Once I started Vets For Vets, my years of searching for answers ended. The words jumped off the page. The days spent with our group all made sense.
Huts For Vets works for certain Veterans because we can harness the greatest healing power of all: our fellow Veterans. This is one of the key themes of Alpern’s book.
“There are a multitude of benefits for vets for spending time with others who not only share their horrific experiences but, more importantly, can also identify with their having evolved into people so alien to their pre-military selves. Vets share a culture, a set of values and even a language that they understand to be completely foreign and absolutely unlearnable to civilians.”
As I read that passage, I understood the shortcomings of previous failed attempts working with civilian mental health providers. While they tried, they couldn’t succeed because I didn’t trust them. My lack of trust wasn’t their fault. My 20 years of service created a culture and mindset where I needed the help of fellow Veterans. Part of this became clear as I read further.
“They knew their fellow vets not only would not judge them, but also would, in fact, applaud them for telling the kinds of truths they themselves were keeping inside. The telling of such long-buried stories frequently paved the way for others in the group to give voice to their own sorrowful fate.”
As I learned on our trip, I learned I wasn’t alone in the difficult struggle with post-traumatic stress and depression. Although all of our experiences differed, sharing helped us realize we all were all on the trip because we all strived to become better versions of ourselves.
Opening up was difficult. We’re trained to keep moving forward, no matter the obstacle. But I owed it to my family. My wife even told me before the trip I needed to do so. When I did, an amazing thing happened. One of the other Veterans opened up about an incredibly difficult time as well. When I heard him open up, it validated sharing helped both of us, something Alpern noted in his book.
“Veterans need absolution. Veterans need to believe that the horrible things they have done are not reflections of their true essences and values but rather the results of being in a war situation that fosters a bestial way of thinking.”
We were subject to incredible difficulties. Even after our service ended, we continued to deal with deep wounds that persisted.
This is why we need programs like Huts For Vets. Some Veterans may actually want the anonymity of talking to a mental health provider who doesn’t understand the military. Some may need other outdoor programs. A Veteran I met recently found his healing through equine therapy, taking care of horses. For each of us, there is a different answer.
For dozens of Veterans, the answer for what works is clear: Huts For Vets. Joining together in the wilderness, confronting our challenges, and doing it with fellow Veterans can put us on the path to healing. The work by Dr. Gerald Alpern, Paul Anderson, a host of other volunteers and partners who sponsor the program is what we need.
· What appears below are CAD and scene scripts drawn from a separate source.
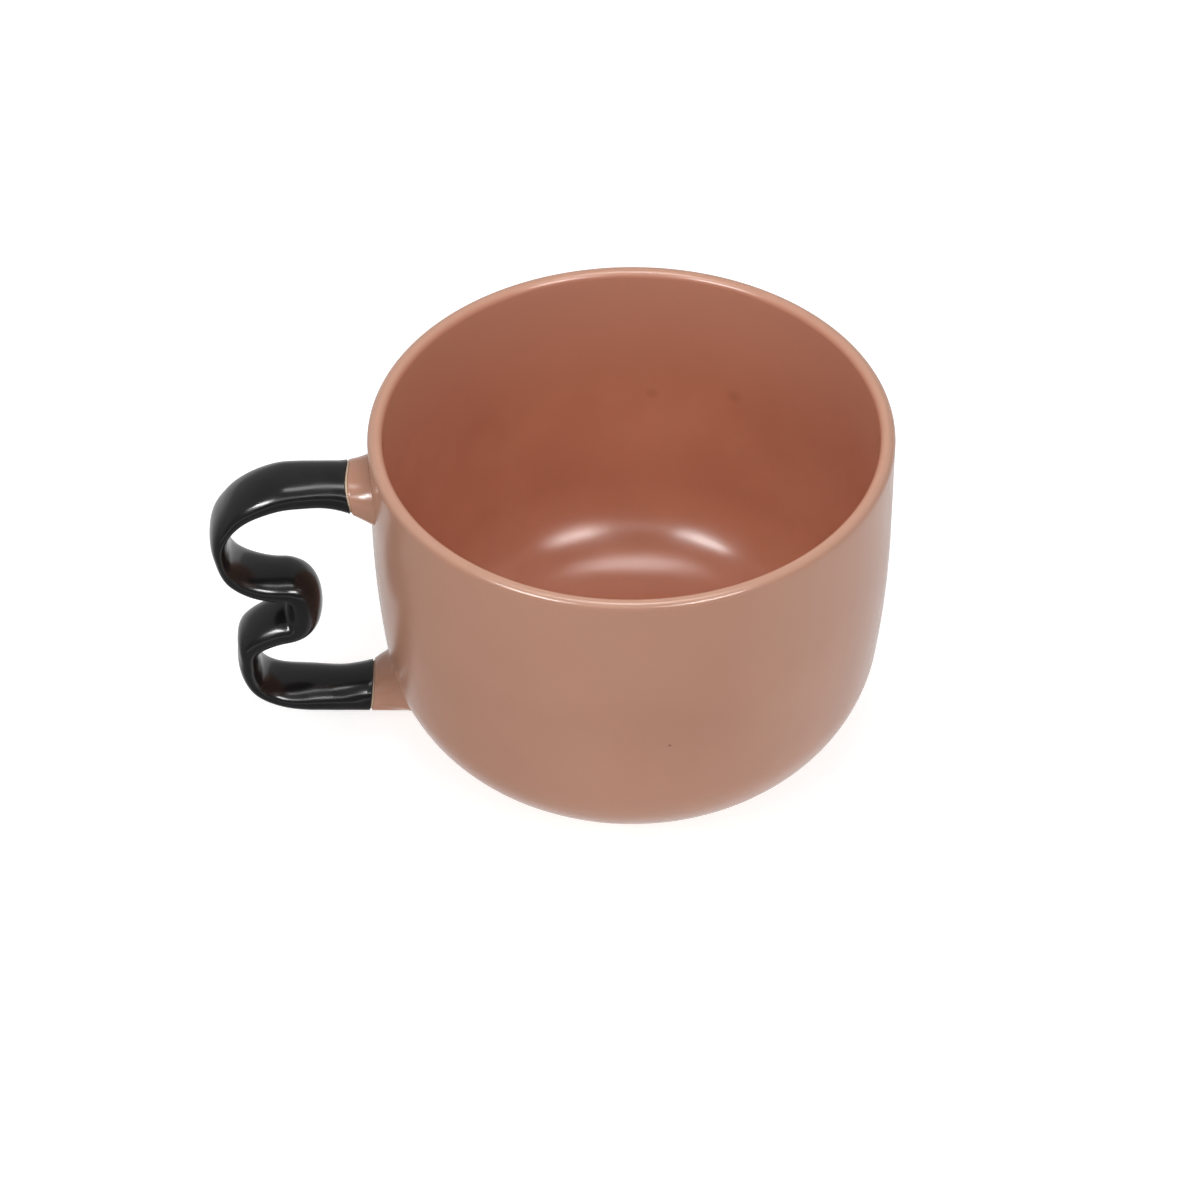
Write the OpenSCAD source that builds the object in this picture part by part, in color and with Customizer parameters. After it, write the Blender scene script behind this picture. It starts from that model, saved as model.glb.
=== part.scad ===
// Wide ceramic mug with a wavy strap handle. The cup stands on z = 0 with its axis on Z.
// The handle points along -X.

/* [Cup] */
// Outside diameter of the cup at the rim
rim_d = 115.2; // [110:0.2:120]
// Height from the table to the top of the lip
mug_h = 84.6; // [82:0.2:88]
// Depth below the lip at which the upright wall starts to curve in
shoulder_depth = 25.8; // [20:0.2:30]
// How far the wall draws in between the shoulder and the heel curve
draw_in = 1.7; // [1.5:0.1:3]
// Radius of the heel curve that turns the wall into the floor
heel_r = 28.2; // [26:0.2:30]
// Thickness of the wall with its glaze, which is also the width of the lip
wall = 3.3; // [2.8:0.1:3.8]
// Thickness of the floor with its glaze
floor_t = 4.5; // [4:0.1:6]

/* [Foot] */
// Height that the foot ring lifts the floor off the table
foot_h = 1.5; // [1.2:0.1:2.5]
// Outside diameter of the foot ring
foot_d = 65; // [62:0.5:68]
// Width of the foot ring
foot_w = 4; // [3:0.1:5]
// Bevel on both edges of the foot ring
foot_bevel = 0.6; // [0.4:0.1:0.9]
// Width of bare clay left between the foot ring and the lower edge of the outside glaze
bare_foot_w = 5.4; // [4.5:0.1:7]

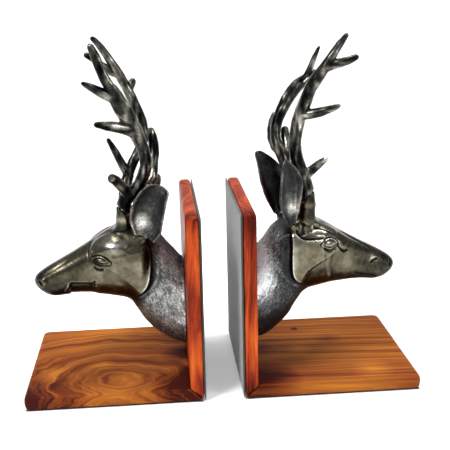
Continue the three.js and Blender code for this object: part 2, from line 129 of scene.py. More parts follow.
def line_field(at, points):
    """For each place: how far from a line, the same with a sign (plus on its left), and how far along."""
    line = curve_through(points)
    spans = np.linalg.norm(np.diff(line, axis=0), axis=1)
    nearest = np.full(len(at), 1e9)
    signed = np.zeros(len(at))
    along = np.zeros(len(at))
    start = 0
    for a, b, span in zip(line, line[1:], spans):
        d = (b - a) / span
        t = np.clip((at - a) @ d, 0, span)
        off = at - (a + t[:, None] * d)
        distance = np.hypot(off[:, 0], off[:, 1])
        closer = distance < nearest
        nearest = np.where(closer, distance, nearest)
        signed = np.where(closer, distance * np.sign(d[0] * off[:, 1] - d[1] * off[:, 0]), signed)
        along = np.where(closer, (start + t) / spans.sum(), along)
        start += span
    return nearest, signed, along


def ends(along, taper):
    return smoothstep(0, taper, along) * smoothstep(0, taper, 1 - along)


def shifted(points, reach, height):
    return [(a + reach, b + height) for a, b in points]


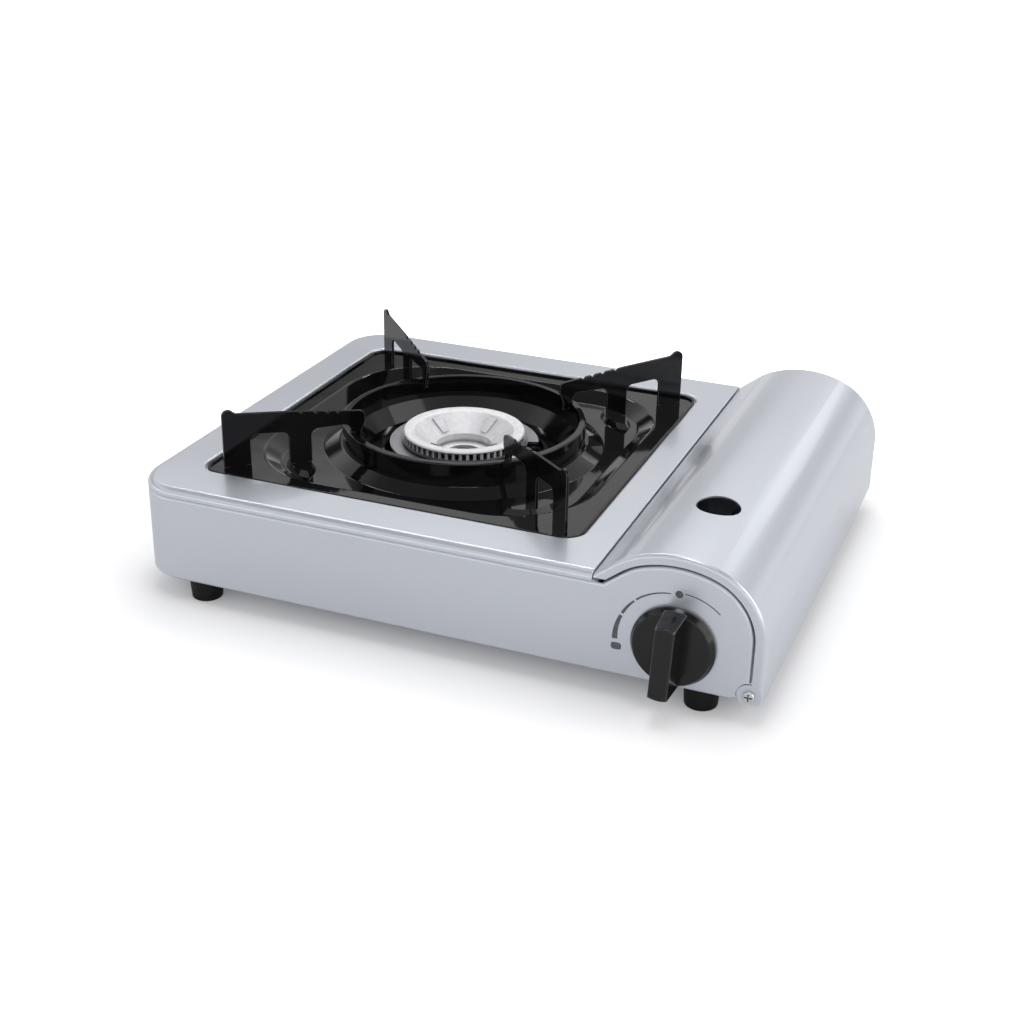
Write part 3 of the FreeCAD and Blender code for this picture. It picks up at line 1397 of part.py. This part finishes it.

Adam Stump served in the Air Force from 1993-2014, retiring as a senior master sergeant. He deployed twice to Afghanistan, a year with detention operations and six months with special operations, along with several trips to Iraq, Afghanistan, and Pakistan with the Chairman and Vice-Chairman of the Joint Chiefs of Staff. Adam is an avid mountain biker and hiker. He’s shown with one of his favorite hiking buddies, Bailey.